According to Mitchell, the Corbin accident has heightened knowledge of the problem but his inspectors still have trouble convincing a company that a substance is combustible when its label says it is not.
“A material might be safe when it is tightly packed for shipping, but once it is being used in a manufacturing process that generates dust, the hazard increases,” Mitchell said.
According to the Courier Journal, Mike Wright, director of health, safety and environment for the United Steelworkers of America conducts demonstrations for workers on the hazards of dust.
Wright puts dust in a small plastic bag, shakes it up and then drops it over an open flame, causing a small explosion.

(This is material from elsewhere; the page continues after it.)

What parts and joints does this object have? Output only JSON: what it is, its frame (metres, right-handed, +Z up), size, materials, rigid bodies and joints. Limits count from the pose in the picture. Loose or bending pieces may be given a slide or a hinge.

The dust he uses is nondairy creamer.
Mitchell said three small explosions have occurred in Kentucky plants this year.
Dust explosions are preventable and Mitchell says his inspectors are asking plants to “prove to us that it is not combustible.”
Cook said state inspectors have already begun the inspections and the plants have been very cooperative so far.
“Once we get a chance to inspect more of he properties, the list will be whittled down to the ones that actually are in danger,” Cook said.
Cook said, factories that are found to have a potential problem will have to undergo inspections every six months to insure that the problem is being taken care of.